Baseado no modelo de sucesso imposto por nossa sociedade atual imagino que não seria uma reação muito entusiasmada.
Não questionar os caminhos, que a princípio, parecem perenes, com a aparente existência inabalável, me faz acreditar que somos domesticáveis, acima de nossa capacidade cognitiva. Somos impelidos a trilhar caminhos que denotem certezas, seguranças, mas isso tomando sempre como referencial o que foi estabelecido como padrão a ser seguido.
Mas na verdade muitas pessoas não tomam esse modelo como a “rosa dos ventos” de suas vidas, e são felizes, apesar de aos olhos alheios parecerem fracas e sem importância, já que não vestem o figurino dos de sucesso, e nem tampouco ambicionam o cobiçado posto naquela empresa ou instituição que lhe garantirá ganho financeiro mais cobiçado ainda pelos que lhe rodeiam.
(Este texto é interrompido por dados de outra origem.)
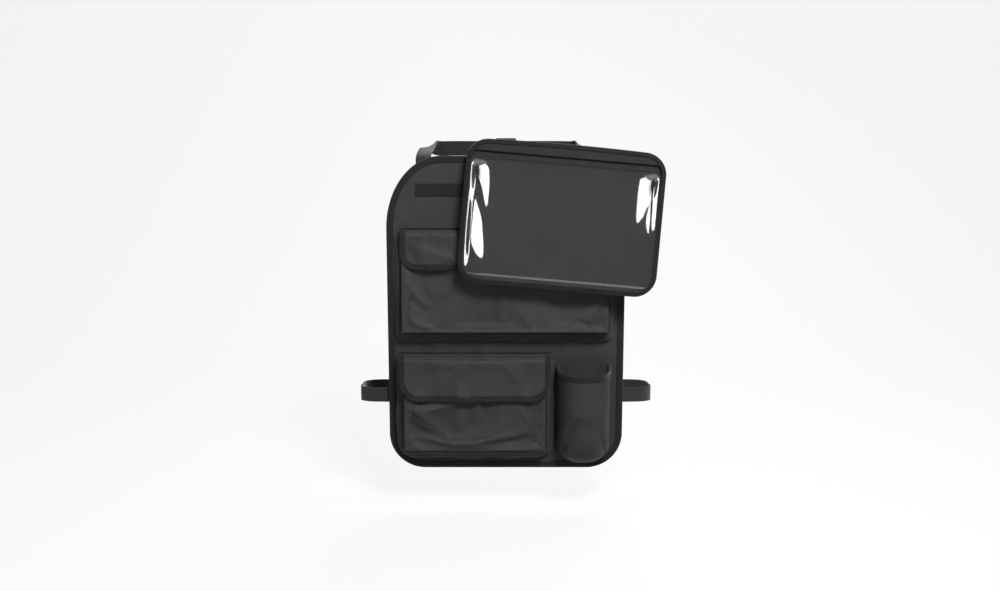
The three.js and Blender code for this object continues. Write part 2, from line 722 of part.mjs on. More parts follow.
function addTabletCase() {
  const { overPanel, angle } = caseLean();
  const centreY = panelHeight + caseTopAbovePanel - caseHeight / 2;
  const planeAt = (y) => overPanel + (panelHeight - y) * Math.tan(angle);
  const tabletCase = new THREE.Group();
  tabletCase.position.set(caseCentreX, centreY, planeAt(centreY));
  tabletCase.rotation.set(-angle, 0, degToRad(-caseRollDegrees));
  layout.add(tabletCase);

  const backFrom = caseWall + seamGap;
  const filmFront = caseDepth - caseWall - seamGap;
  const sheetInset = caseWall + seamGap;
  addPiece('case_back', 'cloth',
    geometryOf(prism(caseOutline(sheetInset), backFrom, backFrom + caseBackThickness)), tabletCase);
  addPiece('case_binding', 'binding',
    foldedRim(caseOutline, caseWall, bindingWidth, backFrom, filmFront), tabletCase);

  // Layers at the mouth, from the front: top band, hook tape, loop tape, hem and film.
  const bandBack = filmFront - clothThickness;
  const hemFront = bandBack - 3 * seamGap - 2 * tapeThickness;
  const filmAtMouth = hemFront - bindingWall - seamGap;
  const halfWidth = caseWidth / 2 - sheetInset;
  const bandTop = caseHeight / 2 - sheetInset;
  const bandBottom = bandTop - topBandHeight;
  const hemBottom = bandBottom - hemBelowBand;
  const filmTop = hemBottom + mouthHemHeight - seamGap - bindingWall;
  const corner = caseCornerRadius - sheetInset;

  const filmDrape = drape((x, y) => {
    const fromSide = Math.min(halfWidth - Math.abs(x), y + caseHeight / 2 - sheetInset);
    const toMouth = smoothstep(y, hemBottom - filmSlope, hemBottom - clothStep);
    const slack = smoothstep(fromSide, bindingWidth, filmSlackReach) * (1 - toMouth);
    let ripple = -filmWaves.length;
    for (const wave of filmWaves) ripple += Math.sin(x / wave.x + y / wave.y);
    const level = lerp(filmFront, filmAtMouth, toMouth);
    return new THREE.Vector3(x, y, level + filmRipple * slack * ripple);
  });
  const film = {
    left: -halfWidth, right: halfWidth, bottom: -caseHeight / 2 + sheetInset, top: filmTop,
    radius: corner, cap: bandTop,
  };
  addPiece('case_window', 'film', cutCloth(filmDrape, film, filmThickness), tabletCase);

  const hemTop = filmTop + seamGap + bindingWall;
  const hemLeft = -halfWidth + cornerInset(bandTop - hemTop, corner) + seamGap;
  const hemColumns = steps(-2 * hemLeft, clothStep);
  const layer = seamGap + bindingWall;
  const hemFold = [
    { y: hemBottom, outer: -filmThickness - layer, inner: -filmThickness - seamGap },
    { y: filmTop + seamGap, outer: -filmThickness - layer, inner: -filmThickness - seamGap },
    { y: filmTop + seamGap, outer: layer, inner: seamGap },
    { y: hemBottom, outer: layer, inner: seamGap },
  ];
  const hemFace = (side, overhang) => (column, row) => {
    const x = lerp(-hemLeft, hemLeft, column / hemColumns);
    const fold = hemFold[row];
    return filmDrape(x, fold.y === hemBottom ? fold.y : fold.y + overhang, fold[side]);
  };
  addPiece('case_mouth_hem', 'cloth', closedSheet(
    hemColumns, hemFold.length - 1, hemFace('outer', bindingWall), hemFace('inner', 0)), tabletCase);

  const bandShape = prism(caseOutline(sheetInset), bandBack, filmFront)
    .intersect(prism(new THREE.Shape([
      new THREE.Vector2(-caseWidth, bandBottom), new THREE.Vector2(caseWidth, bandBottom),
      new THREE.Vector2(caseWidth, caseHeight), new THREE.Vector2(-caseWidth, caseHeight),
    ]), bandBack - caseWall, filmFront + caseWall));
  addPiece('case_top_band', 'cloth', geometryOf(bandShape), tabletCase);

  const closureBottom = bandBottom + seamGap;
  const closure = {
    left: -caseClosureLength / 2, right: caseClosureLength / 2,
    bottom: closureBottom, top: closureBottom + caseClosureHeight,
  };
  const flat = drape((x, y) => new THREE.Vector3(x, y, 0));
  const hookFrom = bandBack - seamGap - tapeThickness;
  addPiece('case_mouth_hook_tape', 'tape', tapeOn(flat, closure, hookFrom, hookFrom + tapeThickness),
    tabletCase);
  const loopFrom = hookFrom - seamGap - tapeThickness;
  addPiece('case_mouth_loop_tape', 'tape', tapeOn(flat, closure, loopFrom, loopFrom + tapeThickness),
    tabletCase);

  addHangerTab(planeAt, angle, backFrom);
}

// The cloth tab sewn to the back of the case. Its hook tape holds on the panel's loop tape.
function addHangerTab(planeAt, angle, backFrom) {
  const faceToPlane = (backFrom - seamGap) / Math.cos(angle);
  const hookBack = panelFront + seamGap + tapeThickness + seamGap;
  const tabFace = hookBack + tapeThickness + seamGap + clothThickness;
  const top = panelHeight + caseTopAbovePanel - hangerTabInset - hangerTabSeam;
  const bottom = tapeBottom - patchMargin;
  const free = top - hangerTabSeam;
  const tab = drape((x, y) => {
    const hang = smoothstep(free - y, 0, free - tapeBottom - tapeHeight);
    return new THREE.Vector3(x, y, lerp(planeAt(y) + faceToPlane, tabFace, hang));
  });
  const left = Math.max(caseCentreX - hangerTabWidth / 2, -panelTapeLength / 2);
  const right = Math.min(left + hangerTabWidth, panelTapeLength / 2);
  addPiece('case_hanger_tab', 'cloth',
    tapeOn(tab, { left, right, bottom, top }, -clothThickness, 0));
  const hook = {
    left: left + patchMargin, right: right - patchMargin, bottom: tapeBottom, top: tapeBottom + tapeHeight,
  };
  addPiece('case_hanger_hook_tape', 'tape', tapeOn(tab, hook,
    -clothThickness - seamGap - tapeThickness, -clothThickness - seamGap));
}

// A three-bar adjuster for a band that runs along x with its width upright, centred at a place.
function addAdjuster(name, bandWidth, centre) {
  const slotHeight = bandWidth + 2 * adjusterClearance;
  const width = 3 * adjusterBar + 2 * adjusterSlot;
  const shape = roundedRectangle(width, slotHeight + 2 * adjusterRail, adjusterCornerRadius);
  for (const side of [-1, 1]) {
    const slot = roundedRectangle(adjusterSlot, slotHeight, adjusterClearance);
    const middle = side * (adjusterBar + adjusterSlot) / 2;
    const rim = slot.getPoints(slotCornerSteps).map((point) => point.setX(point.x + middle));
    shape.holes.push(new THREE.Path(rim));
  }
  const plate = addPiece(name, 'plastic',
    geometryOf(prism(shape, -adjusterThickness / 2, adjusterThickness / 2)));
  plate.position.copy(centre);
}

const upright = new THREE.Vector3(0, 1, 0);

// Where a band that is sewn in a loop round an adjuster's left bar runs, from the left.
function sewnLoop(centre, thickness) {
  const bar = adjusterSlot + adjusterBar;
  const layer = adjusterThickness / 2 + seamGap + thickness / 2;
  const turn = bar - adjusterBar / 2 - seamGap - thickness;
  return [
    [-bar - sewnLoopLength, layer], [-bar - adjusterBar, layer], [-bar, layer],
    [-turn, layer * turnHeights.sewn], [-turn + thickness / 2, 0], [-turn, -layer * turnHeights.sewn],
    [-bar, -layer], [-bar - adjusterBar, -layer],
    [-bar - sewnLoopLength / 2, layer - thickness - sewnLoopEase],
    [-bar - sewnLoopLength, layer - thickness - 2 * seamGap],
  ].map(([x, z]) => ({ at: new THREE.Vector3(centre.x + x, centre.y, centre.z + z), across: upright }));
}

// Where a band threaded through an adjuster's right side runs, from its tail.
function threadedTail(centre, thickness) {
  const bar = adjusterSlot + adjusterBar;
  const layer = adjusterThickness / 2 + seamGap + thickness / 2;
  const tailLayer = layer + thickness + 2 * seamGap;
  const turn = adjusterBar / 2 + seamGap + thickness;
  return [
    [strapTailLength, -tailLayer], [bar + adjusterBar, -tailLayer], [bar, -tailLayer],
    [turn + thickness, -tailLayer * turnHeights.outer], [0, -layer],
    [-turn + thickness / 2, -layer * turnHeights.near], [-turn - thickness / 2, 0],
    [-turn + thickness / 2, layer * turnHeights.near], [0, layer], [turn, layer * turnHeights.near],
    [bar - adjusterBar - thickness, -layer * turnHeights.inner], [bar, -layer],
    [bar + adjusterBar, -layer], [strapTailLength, -layer],
  ].map(([x, z]) => ({ at: new THREE.Vector3(centre.x + x, centre.y, centre.z + z), across: upright }));
}

// The webbing that goes up and back from both shoulders to its adjuster.
function addHeadrestStrap() {
  const behind = -(headrestPostDepth + headrestPostDiameter / 2 + strapPostClearance);
  const legLayer = strapLayer - webbingThickness / 2;
  const runHeight = panelHeight + strapRise;
  const centre = new THREE.Vector3(0, runHeight, behind);
  const top = shoulderTop(strapAttachX, 0);
  const sideways = new THREE.Vector3(1, 0, 0);
  const leg = [
    { at: [-strapAttachX, top - strapSeam, legLayer], across: sideways },
    { at: [-strapAttachX, top - bindingWidth, legLayer], across: sideways },
    { at: [-strapAttachX, top + strapEdgeBend, legLayer - strapEdgeBend], across: sideways },
    { at: [-strapAttachX + strapEdgeBend, top + strapRise, legLayer - strapLegBend], across: sideways },
    ...strapRoute.map(({ inward, above, back, across }) => ({
      at: [-strapAttachX + inward * strapLegLean, runHeight + above * strapRise, behind * back],
      across: new THREE.Vector3(...across),
    })),
  ].map(({ at, across }) => ({ at: new THREE.Vector3(...at), across }));
  const mirrored = leg.map(({ at, across }) => ({
    at: new THREE.Vector3(-at.x, at.y, at.z), across: new THREE.Vector3(-across.x, across.y, across.z),
  }));
  addPiece('left_headrest_strap', 'webbing',
    band([...leg, ...sewnLoop(centre, webbingThickness)], webbingWidth, webbingThickness));
  addPiece('right_headrest_strap', 'webbing',
    band([...threadedTail(centre, webbingThickness), ...mirrored.reverse()],
      webbingWidth, webbingThickness));
  addAdjuster('headrest_strap_adjuster', webbingWidth, centre);
  const patchWidth = webbingWidth + 2 * patchMargin;
  const patchBottom = top - strapSeam - patchMargin;
  const patchTop = shoulderTop(strapAttachX + patchWidth / 2, panelBindingWidth) - seamGap;
  addPatches('strap', strapAttachX, patchBottom, patchWidth, patchTop - patchBottom);
}

// Cloth patches on the panel's back, under the sewn ends of the bands on both sides.
function addPatches(name, middleX, bottom, width, height) {
  const flat = drape((x, y) => new THREE.Vector3(x, y, 0));
  for (const [side, sign] of [['left', -1], ['right', 1]]) {
    const middle = sign * middleX;
    const area = { left: middle - width / 2, right: middle + width / 2, bottom, top: bottom + height };
    addPiece(`${side}_${name}_anchor_patch`, 'cloth',
      tapeOn(flat, area, -seamGap - patchThickness, -seamGap));
  }
}

// The elastic belt: from both sides of the panel, round two corners a side, to the adjuster far behind.
function addSeatElastic() {
  const layer = strapLayer - elasticThickness / 2;
  const front = layer - 3 * elasticDip;
  const far = -seatBackThickness;
  const edge = seatBackWidth / 2;
  const start = panelWidth / 2 - panelBindingWidth - elasticSeam;
  const centre = new THREE.Vector3(0, elasticHeight - elasticFarDrop, far);
  const cornerTurns = [0, Math.PI / 4, Math.PI / 2];
  const side = [
    [start, layer], [start + elasticSeam, layer], [panelWidth / 2, layer - elasticDip],
    ...cornerTurns.map((turn) => [
      edge - seatCornerRadius * (1 - Math.sin(turn)), front - seatCornerRadius * (1 - Math.cos(turn))]),
    [edge, far / 2],
    ...cornerTurns.map((turn) => [
      edge - seatCornerRadius * (1 - Math.cos(turn)), far + seatCornerRadius * (1 - Math.sin(turn))]),
    [edge / 2, far],
  ];
  const along = (sign) => side.map(([x, z]) => {
    const drop = elasticFarDrop * clamp((layer - z) / (layer - far), 0, 1);
    return { at: new THREE.Vector3(sign * x, elasticHeight - drop, z), across: upright };
  });
  addPiece('left_seat_elastic', 'webbing',
    band([...along(-1), ...sewnLoop(centre, elasticThickness)], elasticWidth, elasticThickness));
  addPiece('right_seat_elastic', 'webbing',
    band([...threadedTail(centre, elasticThickness), ...along(1).reverse()],
      elasticWidth, elasticThickness));
  addAdjuster('seat_elastic_adjuster', elasticWidth, centre);
  addPatches('elastic', start + elasticSeam / 2 - seamGap, elasticHeight - elasticWidth / 2 - patchMargin,
    elasticSeam - seamGap, elasticWidth + 2 * patchMargin);
}

addPanel();
addBoxPocket(lowerPocket);
addBoxPocket(upperPocket);
addBottlePocket();
addTabletCase();
addHeadrestStrap();
addSeatElastic();

export default organizer;
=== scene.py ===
"""The black cloth organizer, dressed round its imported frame: cloth, edge tape, webbing, elastic and film."""

import json
import logging
import math
from collections.abc import Callable, Sequence
from dataclasses import dataclass, field, replace
from enum import Enum
from functools import cache

import bmesh
import bpy
import numpy as np
from mathutils import Vector
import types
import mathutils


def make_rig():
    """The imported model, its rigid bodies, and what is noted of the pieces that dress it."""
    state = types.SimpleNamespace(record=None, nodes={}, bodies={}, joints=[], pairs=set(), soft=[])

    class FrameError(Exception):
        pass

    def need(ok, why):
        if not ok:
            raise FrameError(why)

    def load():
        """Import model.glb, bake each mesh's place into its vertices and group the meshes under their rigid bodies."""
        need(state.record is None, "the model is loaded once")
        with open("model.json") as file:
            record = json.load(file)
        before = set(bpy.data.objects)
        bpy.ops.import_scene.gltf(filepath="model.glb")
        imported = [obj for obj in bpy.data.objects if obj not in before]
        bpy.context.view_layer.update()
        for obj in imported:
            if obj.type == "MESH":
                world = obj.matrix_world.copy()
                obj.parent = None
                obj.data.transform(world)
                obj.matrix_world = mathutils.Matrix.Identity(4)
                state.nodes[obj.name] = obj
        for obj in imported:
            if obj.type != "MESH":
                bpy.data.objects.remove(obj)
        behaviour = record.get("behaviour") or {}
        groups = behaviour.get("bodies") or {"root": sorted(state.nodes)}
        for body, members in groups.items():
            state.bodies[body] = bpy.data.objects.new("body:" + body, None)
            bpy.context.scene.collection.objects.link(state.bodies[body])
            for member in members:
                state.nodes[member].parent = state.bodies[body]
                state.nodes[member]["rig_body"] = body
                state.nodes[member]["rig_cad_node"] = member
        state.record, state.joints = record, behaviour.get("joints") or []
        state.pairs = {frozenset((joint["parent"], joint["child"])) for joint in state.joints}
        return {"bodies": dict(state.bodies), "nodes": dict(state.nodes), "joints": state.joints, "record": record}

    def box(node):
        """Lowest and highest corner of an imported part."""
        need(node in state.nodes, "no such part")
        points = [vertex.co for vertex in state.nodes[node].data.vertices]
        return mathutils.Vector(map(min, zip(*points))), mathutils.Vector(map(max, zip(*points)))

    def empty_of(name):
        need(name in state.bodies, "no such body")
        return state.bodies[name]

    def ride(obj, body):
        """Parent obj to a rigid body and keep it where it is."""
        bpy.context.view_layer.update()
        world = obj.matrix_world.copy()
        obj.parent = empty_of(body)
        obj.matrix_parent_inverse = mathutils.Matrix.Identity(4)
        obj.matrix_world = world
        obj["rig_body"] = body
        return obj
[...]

Esse tipo de sucesso pode ser atingido a qualquer custo, incluindo aí uma indicação torpe (o famoso QI), a utilização da boa fé das pessoas no crescente comércio da crença alheia ou desvios de verbas públicas nas mais variadas esferas.
Não ser parte do senso comum é tarefa árdua e exige determinação. As forças externas tendem a lhe compelir ao alinhamento e exigem obediência. Cabe aos entusiastas não obedecer exercendo uma desobediência teimosa e benéfica.
Por fim, incontestável mesmo é que, para todos na vida real, é melhor (de fato) ser Nicolau que ser Papai Noel, apesar do segundo, aos olhos dos resignados, fazer mais sucesso.
Festejemos o velho Nicolau, sem a invencionice conveniente da roupa vermelha.